Use Kegan as scaffolding for naming the shift, not as a moral hierarchy that makes Deep ambition mandatory.


Kegan and Immunity to Change

Immunity to Change (Kegan & Lahey, 2009) is the practitioner companion that translates the developmental theory into coaching work. The central tool — the Immunity to Change map — surfaces the hidden commitments, big assumptions, and counter-goals that hold an adult in their current order when a genuine commitment to change says otherwise.

For Jason's coaching, this is directly applicable: a client who consistently fails to leave an achievement treadmill has not simply a motivation problem but an immunity system protecting the Socialized or early Self-Authoring mind from the disorganization a genuine fourth-order shift would create. The Immunity to Change protocol is one of the most systematized interventions for producing the Default → Shallow → Deep transition.

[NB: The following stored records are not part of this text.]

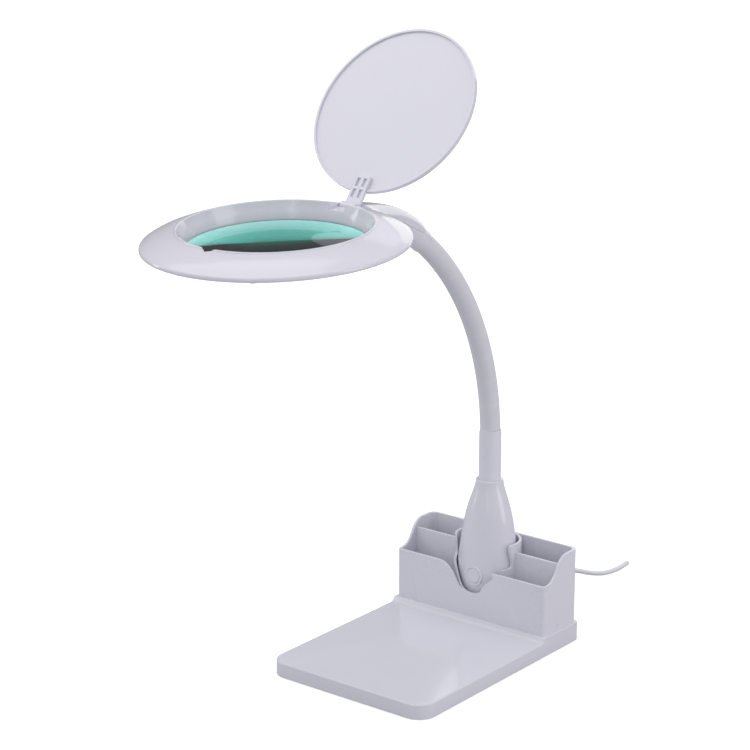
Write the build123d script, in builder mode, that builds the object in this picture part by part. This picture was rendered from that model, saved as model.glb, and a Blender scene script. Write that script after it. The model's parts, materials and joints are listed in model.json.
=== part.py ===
from build123d import *
import math
import os

os.makedirs("parts", exist_ok=True)

# ---------------------------------------------------------------------------
# Desk magnifying lamp: a tray base with an organiser box, a bulb-shaped foot
# that carries a gooseneck, and a round head with lens, LED ring and flip lid.
# Millimetres. +Z up, +X to the right, -Y towards the user. The origin is the
# centre of the base's footprint on the desk.
# ---------------------------------------------------------------------------

# --- driving dimensions: base ----------------------------------------------
base_width = 142.0
base_depth = 197.0
base_wall = 2.2
base_bottom = 0.4            # underside of the shell, held up by the feet
tray_height = 11.6
ledge_height = 15.2
ledge_front = 51.8           # y of the ledge's front edge
step_foot = 46.4             # y where the step meets the tray
front_corner = 14.0
back_corner = 4.0
cover_thickness = 1.6
foot_pad_radius = 7.0
foot_pad_places = [(52.0, -84.0), (-52.0, -84.0), (52.0, 84.0), (-52.0, 84.0)]
cover_screw_places = [(x, y) for x in (-62.0, 62.0) for y in (-78.0, -5.0, 80.0)]
ballast_size = (104.0, 116.0, 4.0)
ballast_centre_y = -15.0
ballast_bottom = 4.4
ballast_screw_places = [(-34.0, -15.0), (34.0, -15.0)]

# --- driving dimensions: organiser box -------------------------------------
box_half_width = 68.9
box_front = 53.2
box_back = 98.4
box_wall = 2.0
box_front_corner = 3.0
box_back_corner = 5.5
box_inner_corner = 6.0
box_front_rim = 54.6
box_back_rim = 73.3
pocket_floor = 20.0
divider_y = 76.0
divider_rim = 66.5
dip_half_width = 30.0
dip_bottom = 33.8
dip_end = 69.5              # y where the dip stops beside the foot
well_half_width = 25.4
well_half_depth = 20.6
box_screw_places = [(x, y) for x in (-58.0, 58.0) for y in (63.0, 88.0)]

# --- driving dimensions: lamp foot and switch ------------------------------
foot_y = 77.0                # centre of the foot's lower part
arm_y = 78.4                 # axis of the collar and the start of the gooseneck
foot_wall = 2.2
# height, half width, half depth of the bulb from the ledge upwards
foot_sections = [
    (ledge_height, 24.4, 18.0),
    (45.0, 25.0, 18.5),
    (62.0, 24.0, 18.2),
    (80.0, 21.2, 17.1),
    (96.0, 17.6, 15.1),
    (107.0, 13.9, 12.6),
    (119.8, 10.5, 10.4),
]
foot_lip_top = 119.8
foot_cavity_top = 106.0
foot_screw_x = 18.6
button_height = 46.6
button_radius = 5.85
button_travel = 1.5
bezel_radius = 8.0

# --- driving dimensions: gooseneck -----------------------------------------
neck_radius = 209.0          # bend radius of the arm's centre line at rest
neck_start_z = 150.0         # height at which the bend begins, inside the collar
collar_radius = 8.45
collar_top = 159.2
ferrule_radius = 5.0
sleeve_radius = 7.7
sleeve_bore = 6.0
core_radius = 5.8
core_bore = 3.6
hinge_count = 9
flex_start = 2.6             # degrees along the bend where the sleeve begins
flex_end = 54.2              # degrees along the bend where the sleeve ends
link_gap = 1.6               # gap between two neighbouring links
upper_collar_length = 12.0
upper_collar_radius = 8.5

# --- driving dimensions: head, all in the head's own plane ------------------
head_centre = Vector(0, -167.7, 359.8)
head_pitch = 3.3             # degrees the front of the head hangs down
head_radius = 90.2
opening_radius = 64.8
head_wall = 2.0
head_edge_z = -11.5          # height of the widest line of the rim
parting = -13.2              # height of the joint between the two head shells
head_bottom = -19.4
lens_radius = 63.5
lens_edge = 2.2
lens_curvature = 346.0       # surface radius of a three dioptre crown glass lens
lens_edge_top = -13.4
led_count = 36
head_screw_radius = 79.5
head_screw_count = 6
head_screw_seat = -14.5

# --- driving dimensions: lid ------------------------------------------------
lid_radius = 63.5
lid_skin = 1.8
lid_rim_depth = 3.2
lid_open = 130.2             # degrees the lid stands open at rest
hinge_y = 76.94              # hinge pin in the head's own plane
hinge_z = -5.55
hinge_pin_radius = 1.25
running_clearance = 0.05

# --- driving dimensions: cord -----------------------------------------------
cord_radius = 1.85
cord_exit_x = -22.0
cord_exit_z = 8.0


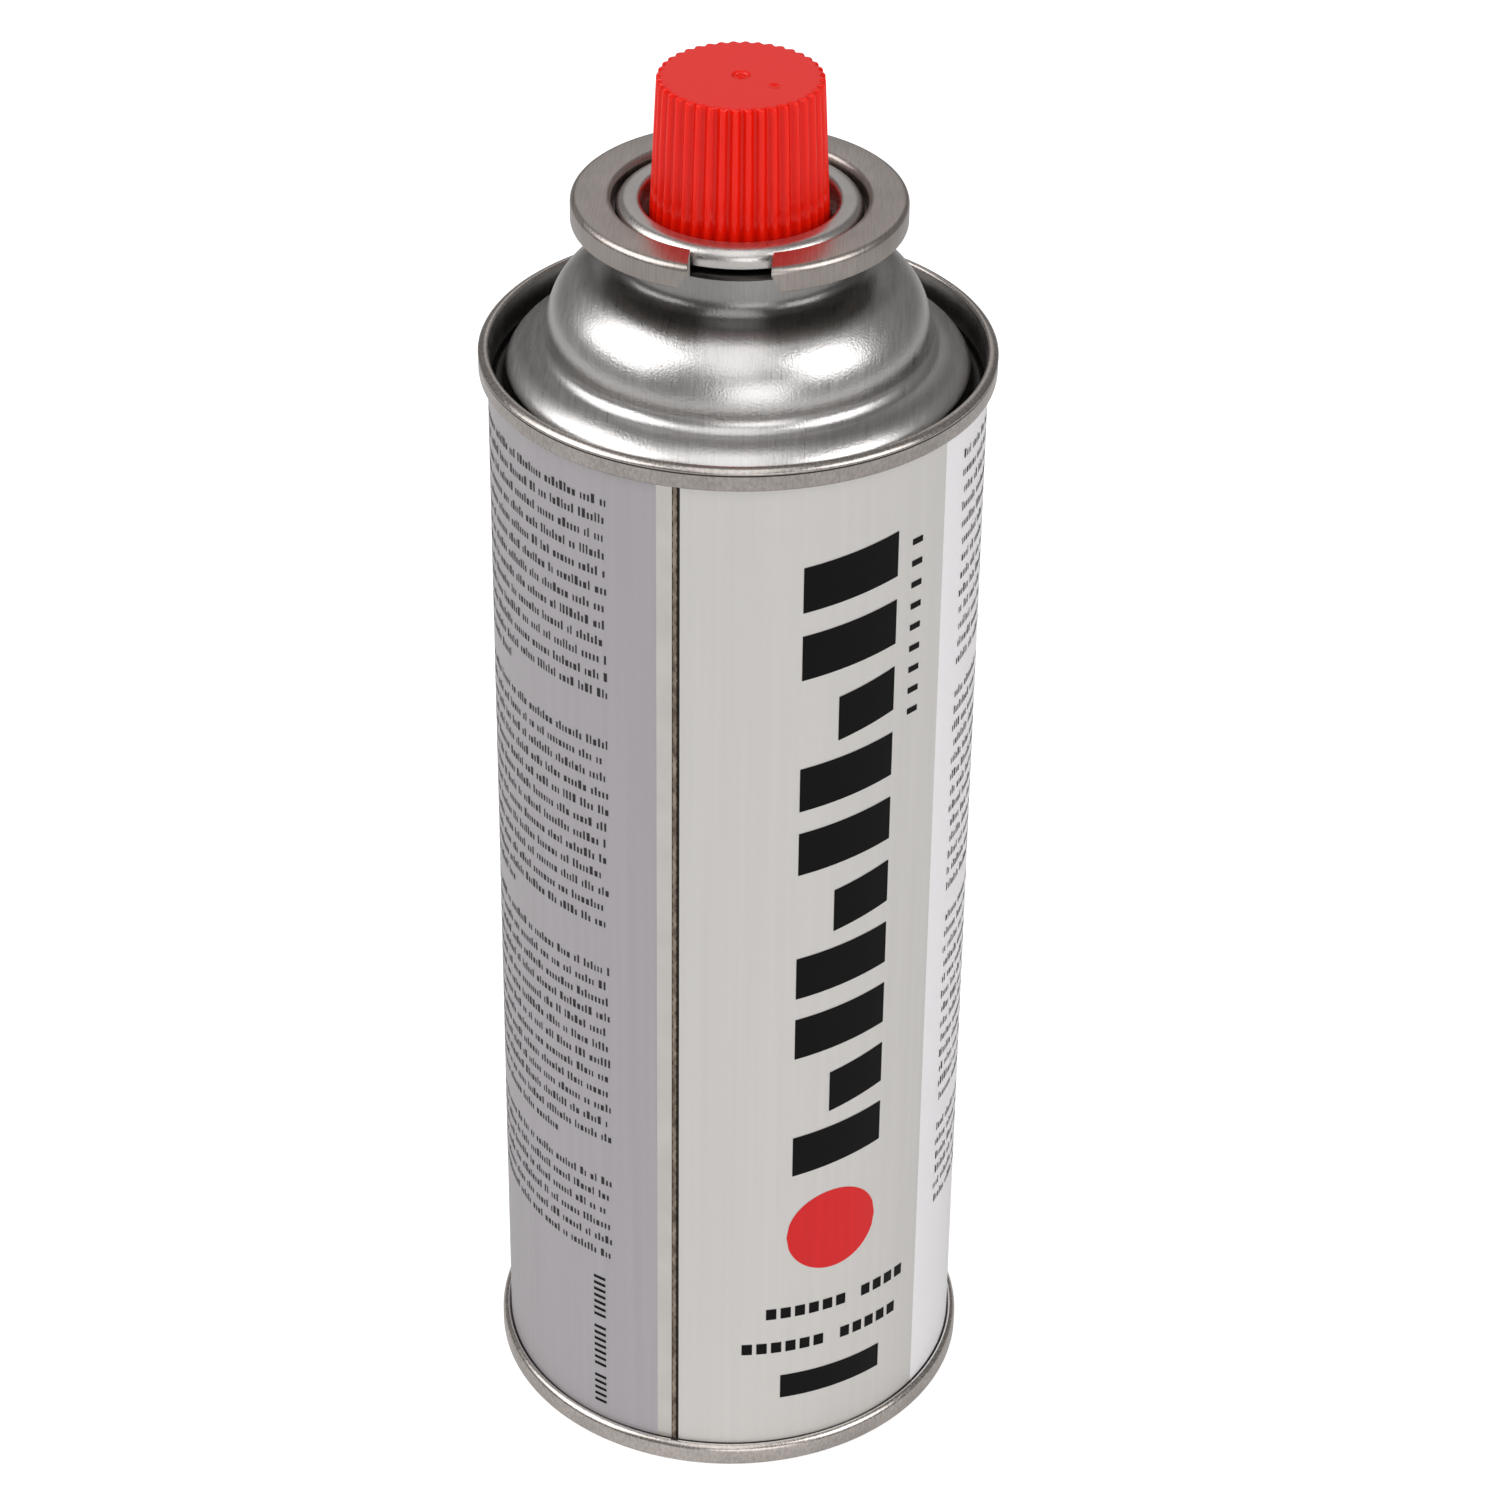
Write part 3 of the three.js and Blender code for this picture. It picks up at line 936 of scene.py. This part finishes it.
@dataclass
class Collar:
    """The pressed ring round the valve, with the notch that lets an appliance on."""

    outer: float
    top: float
    inner: float = 16.4
    foot_inner: float = 15.5
    foot_top: float = 182.25
    sheet: float = 0.8
    roll: float = 0.9
    skirt: float = 3.3
    notch_width: float = 10.4
    notch_flare: float = 1.3
    flare_reach: float = 6.0
    facets: int = 300

    def profile(self) -> Profile:
        """The ring's closed section.

        Returns:
            Section as radius and height of each point, in millimetres.
        """
        under = self.top - self.sheet
        bend = self.roll - self.sheet + 0.25
        hem = 0.15
        return [
            *arc((self.outer - self.sheet + hem, self.top - self.skirt + hem), hem, 180, 270, 3),
            *arc((self.outer - hem, self.top - self.skirt + hem), hem, 270, 360, 3),
            *arc((self.outer - self.roll, self.top - self.roll), self.roll, 0, 90, 8),
            *arc((self.inner + self.roll, self.top - self.roll), self.roll, 90, 180, 8),
            (self.inner, self.foot_top),
            (self.foot_inner, self.foot_top),
            (self.foot_inner, self.foot_top - self.sheet),
            (self.inner + self.sheet, self.foot_top - self.sheet),
            *arc((self.inner + self.sheet + bend, under - bend), bend, 180, 90, 4),
            *arc((self.outer - self.sheet - bend, under - bend), bend, 90, 0, 4),
        ]

    def build(self, finishes: Finishes) -> bpy.types.Object:
        """Builds the ring and cuts its notch.

        Args:
            finishes: The built materials.

        Returns:
            The ring's object.
        """
        shape = turn(self.profile(), self.facets, closed=True)
        half = self.notch_width / 2
        for side in (-1, 1):
            front = [face for face in shape.faces if face.calc_center_median().y < 0]
            geometry = set(front)
            for face in front:
                geometry.update(face.verts)
                geometry.update(face.edges)
            bmesh.ops.bisect_plane(
                shape,
                geom=list(geometry),
                plane_co=(side * half * MM, 0, 0),
                plane_no=(1, 0, 0),
                dist=1e-5 * MM,
            )
        gap = [
            face
            for face in shape.faces
            if face.calc_center_median().y < 0 and abs(face.calc_center_median().x) < half * MM
        ]
        bmesh.ops.delete(shape, geom=gap, context="FACES")
        self.flare_skirt(shape)
        rims = [edge for edge in shape.edges if edge.is_boundary]
        bmesh.ops.holes_fill(shape, edges=rims, sides=0)
        bmesh.ops.recalc_face_normals(shape, faces=shape.faces)
        return finish_piece(
            shape, "collar", [finishes.plated], Body.CANISTER, ("collar_ring",), 32.0
        )

    def flare_skirt(self, shape: bmesh.types.BMesh) -> None:
        """Opens the notch towards the skirt's hem, easing the skirt back beside it.

        Args:
            shape: The ring, cut with parallel sides.
        """
        half = self.notch_width / 2
        for vert in shape.verts:
            across, height = vert.co.x / MM, vert.co.z / MM
            radius = math.hypot(vert.co.x, vert.co.y) / MM
            beside = abs(across) - half
            below = self.top - self.roll - height
            if vert.co.y > 0 or radius < self.outer - self.roll or below < 0 or beside > self.flare_reach:
                continue
            ease = 1 - max(beside, 0.0) / self.flare_reach
            shift = self.notch_flare * ease * min(1.0, below / (self.skirt - self.roll))
            across += math.copysign(shift, across)
            vert.co.x = across * MM
            vert.co.y = -math.sqrt(radius**2 - across**2) * MM


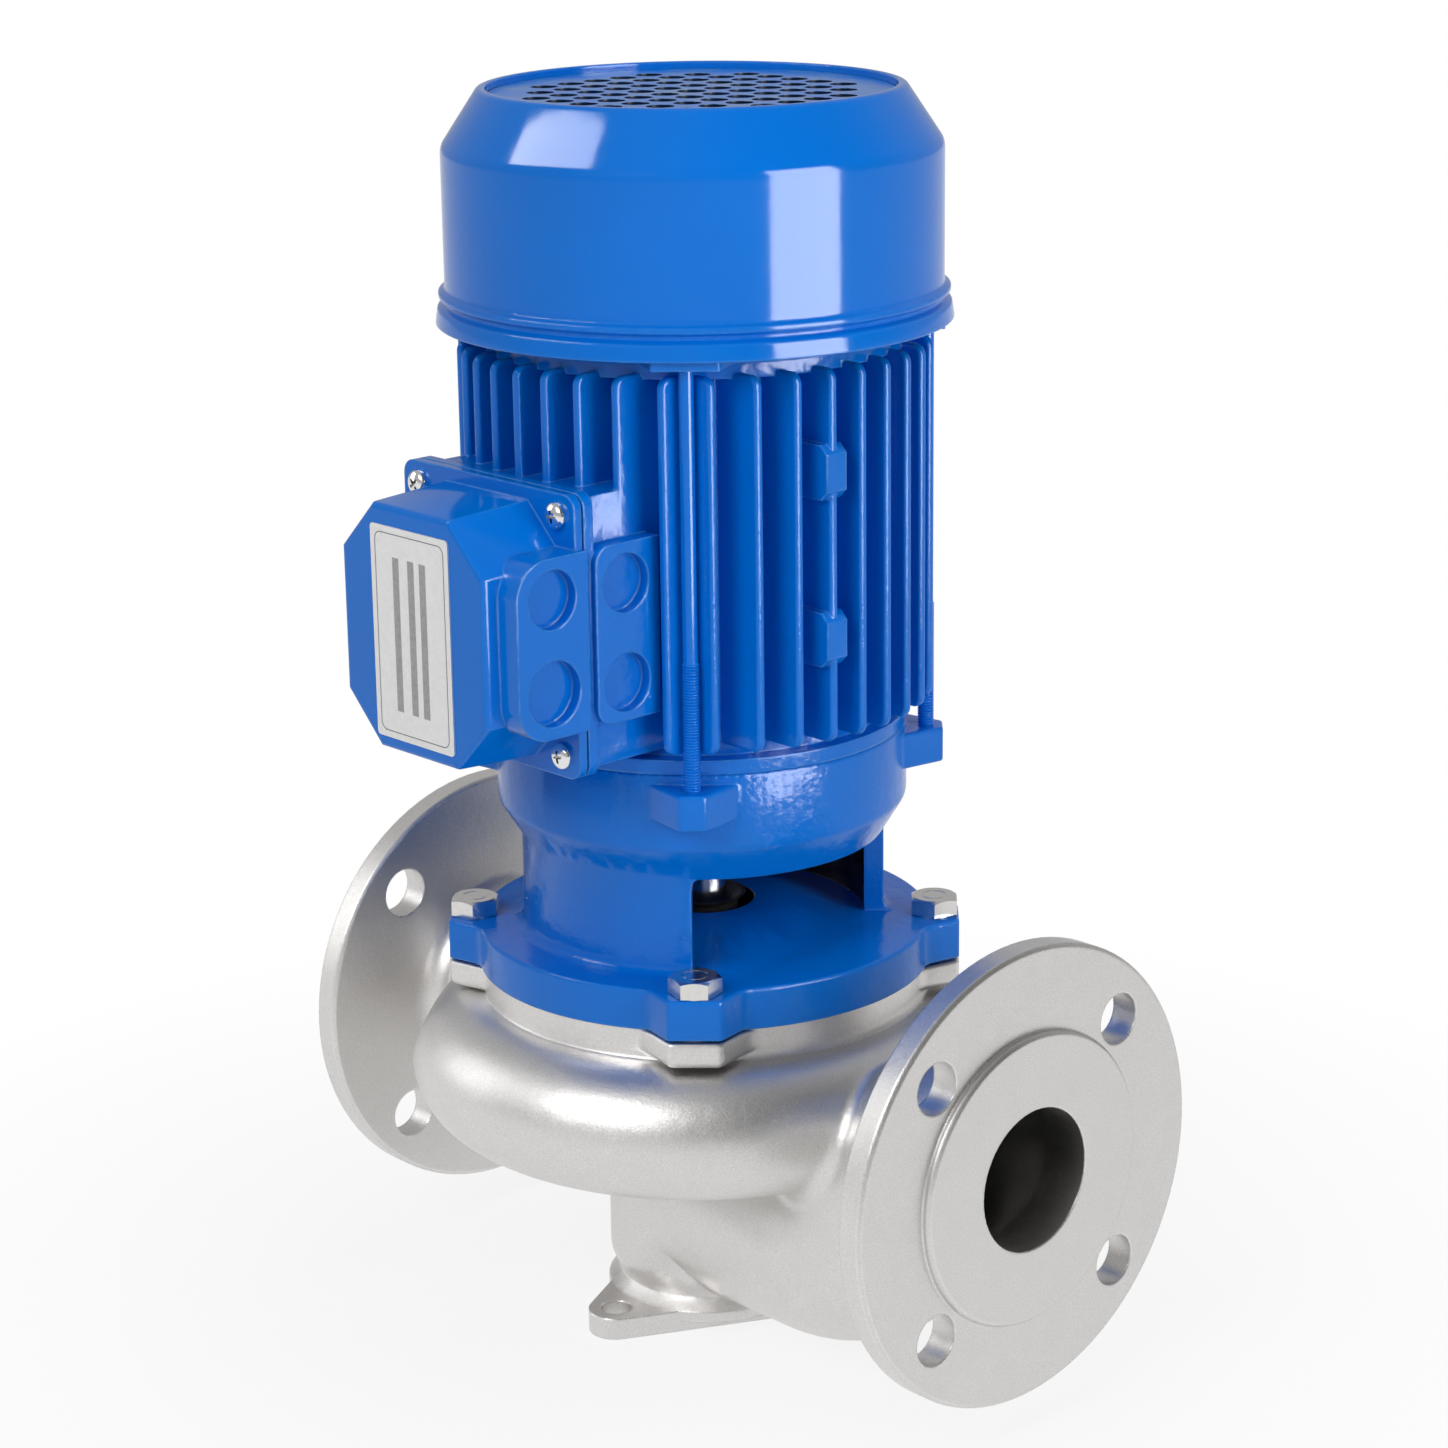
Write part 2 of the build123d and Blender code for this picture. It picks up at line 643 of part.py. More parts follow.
def lantern():
    inner = lantern_tube_radius - lantern_wall
    rim_top = casing_top + cover_rim_above
    hub_top = casing_top + cover_hub_rise
    body = turned(
        (0, casing_top), (lantern_disc_radius, casing_top), (lantern_disc_radius, casing_top + 2.0),
        (lug_root_radius + 1.0, casing_top + 2.0), (lug_root_radius + 1.0, lantern_deck),
        (lantern_tube_radius, lantern_deck), (lantern_tube_radius, window_top),
        (lantern_collar_radius, collar_bottom), (lantern_collar_radius, lantern_top),
        (frame_bore_radius - fit, lantern_top), (frame_bore_radius - fit, lantern_top + motor_spigot_height),
        (frame_bore_radius - motor_spigot_wall, lantern_top + motor_spigot_height),
        (frame_bore_radius - motor_spigot_wall, lower_bearing_base),
        (lower_bearing_outside / 2 + bearing_housing_wall, lower_bearing_base),
        (lower_bearing_outside / 2 + bearing_housing_wall, lower_bearing_base + lower_bearing_width + 1.0),
        (lower_bearing_outside / 2 + fit, lower_bearing_base + lower_bearing_width + 1.0),
        (lower_bearing_outside / 2 + fit, lower_bearing_base),
        (lower_bearing_bore / 2 + 2.5, lower_bearing_base), (lower_bearing_bore / 2 + 2.5, window_top),
        (inner, window_top), (inner, lantern_deck), (floor_cone_radius, lantern_deck),
        (floor_ring_radius, lantern_deck + floor_ring_rise), (floor_hole_radius, lantern_deck + floor_ring_rise),
        (floor_hole_radius, hub_top), (0, hub_top), rounds=[
            ((lantern_tube_radius, lantern_deck), lantern_root_blend),
            ((lantern_collar_radius, collar_bottom), lantern_cone_blend),
            ((lantern_collar_radius, lantern_top), lug_edge)])
    deck = lugged_ring(
        lantern_disc_radius, lug_outline(lug_reach, lug_tip_width, lug_root_width, lug_root_radius),
        lug_root_radius - 2.0, lug_blend, lug_corner, casing_top + joint_gap, lantern_deck)
    body += fillet(face_edges(deck, -1), lug_edge)
    boss_top = lantern_top - boss_drop
    boss_root = lantern_collar_radius - 5.0
    bosses = lugged_ring(
        lantern_collar_radius, lug_outline(boss_reach, boss_tip_width, boss_root_width, boss_root),
        boss_root, boss_blend, boss_corner, boss_top - boss_height, boss_top)
    bosses = fillet(face_edges(bosses, 0), boss_edge)
    body += fillet(face_edges(bosses, -1), boss_edge)
    body -= disc(cover_rim_radius + fit, casing_top, rim_top)
    body -= disc(cover_hub_radius + 1.0, casing_top, hub_top)
    body -= disc(floor_hole_radius, casing_top, lantern_deck + floor_ring_rise)
    for side in (1, -1):
        body -= window(side) - disc(floor_cone_radius + 4.0, 0, lantern_deck + floor_ring_rise)
    bolt = Cylinder(bolt_thread / 2 + bolt_gap, lantern_disc_thickness, align=floor_up)
    for hole in at_circle(bolt, lug_bolt_circle, diagonals, casing_top):
        body -= hole
    rod = Cylinder(rod_diameter / 2 + fit, rod_engagement, align=(Align.CENTER, Align.CENTER, Align.MAX))
    for hole in at_circle(rod, rod_circle, diagonals, boss_top):
        body -= hole
    return body


def casing_bolts():
    shank = Cylinder(bolt_thread / 2, lantern_disc_thickness + bolt_depth, align=(Align.CENTER, Align.CENTER, Align.MAX))
    bolt = hexagon(bolt_head_flats, bolt_head_height) + shank
    return group(at_circle(bolt, lug_bolt_circle, diagonals, lantern_deck))


# ---------------------------------------------------------------- motor frame
def cooling_fins():
    """One side's fins, parallel plates that reach out to a common round envelope along +X."""
    base = lantern_top + fin_start
    top = frame_top - fin_end_gap
    fins = []
    for index in range(-fins_each_side, fins_each_side + 1):
        offset = index * fin_pitch
        reach = math.sqrt(fin_reach ** 2 - offset ** 2)
        root = math.sqrt(frame_core_radius ** 2 - offset ** 2) - 2.0
        outline = Rectangle(reach - root, top - base, align=Align.MIN)
        outline = fillet(outline.vertices().sort_by(Axis.X)[-2:], fin_corner)
        plate = extrude(Plane.XZ * outline, fin_thickness / 2, both=True)
        rim = [
            edge for edge in plate.edges()
            if abs(edge.center().Y) > fin_thickness / 2 - 0.01 and edge.center().X > 1.0]
        fins.append(Pos(root, offset, base) * fillet(rim, fin_edge))
    return fins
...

Connection to Deep Ambition

For the book, Kegan provides:

  • Empirical backbone for the three-stage framework (though Deep Ambition's stages are more accessible; Kegan's orders are the rigorous version)
  • Explanation for why the shift is hard: it's not changing values but restructuring the meaning-making architecture
  • Research-grounded statistic for cultural stakes (Part III): if ~8% reach fourth order, ambitious leaders making decisions from third order is a systemic risk to institutions and families
  • A coaching methodology (Immunity to Change) that operationalizes the book's invitation

Cite Kegan in the theoretical chapters. Use the Immunity to Change concept when the book is prescriptive.